For those other parents, here are some hints: if you are bringing your child to a restaurant, a nap prior would probably be a good idea. As well, hungry children want food immediately. They don’t want it in 45 minutes. Hungry children=crabby children. Either feed your child a light snack beforehand, or bring some goodies in your purse. You would be surprised how following those few hints would change your dining experience from horrific to pleasant. As to how many children you have, that’s not my business.
When I was growing up many families had four or more children. In fact, my parents were proud that they had five children, and they were especially prideful that we were “stair step” children; meaning, that when we stood together our varying heights, from the youngest to the oldest, resembled stair steps.
And if people thought we were a large family at five children, they had yet to meet the Pipers down the street who boasted 13 kids. Even back then, when large families were the norm, the Pipers were almost considered like a sideshow.
Families, no matter what their size, no matter what their makeup and demographics, should be honoured. Times are hard enough for families, what with the shrinking economy, and worldwide uncertainty. Those young people who are raising children (young to me) for the most part are doing it thoughtfully and with real purpose.

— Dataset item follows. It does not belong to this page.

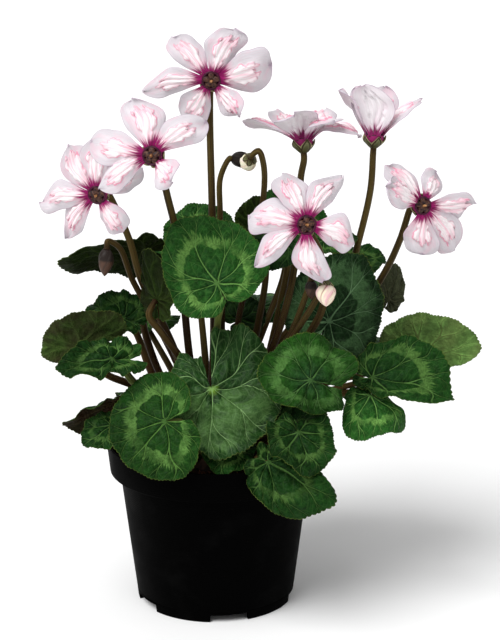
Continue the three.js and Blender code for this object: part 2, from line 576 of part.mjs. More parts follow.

In fact, in my opinion, it seems that I see more of those types of parents than I did when I was raising my son.
The parents of my generation wore bellbottoms and beads. Our biggest concern was the Vietnam war.
Today’s parents have been through two wars, Afghanistan and Iraq. This is the climate in which they are raising their children.
I don’t care how many children you have chosen to raise. Instead, I ask you to raise the kind of children in whose hands we will feel free to leave the future.
Finally, to the young parent of four I offer this advice. My father taught me that when nosy people ask questions, the best answer is to look them straight in the eyes and say, “Why do you ask?”
It stops them in their tracks every time.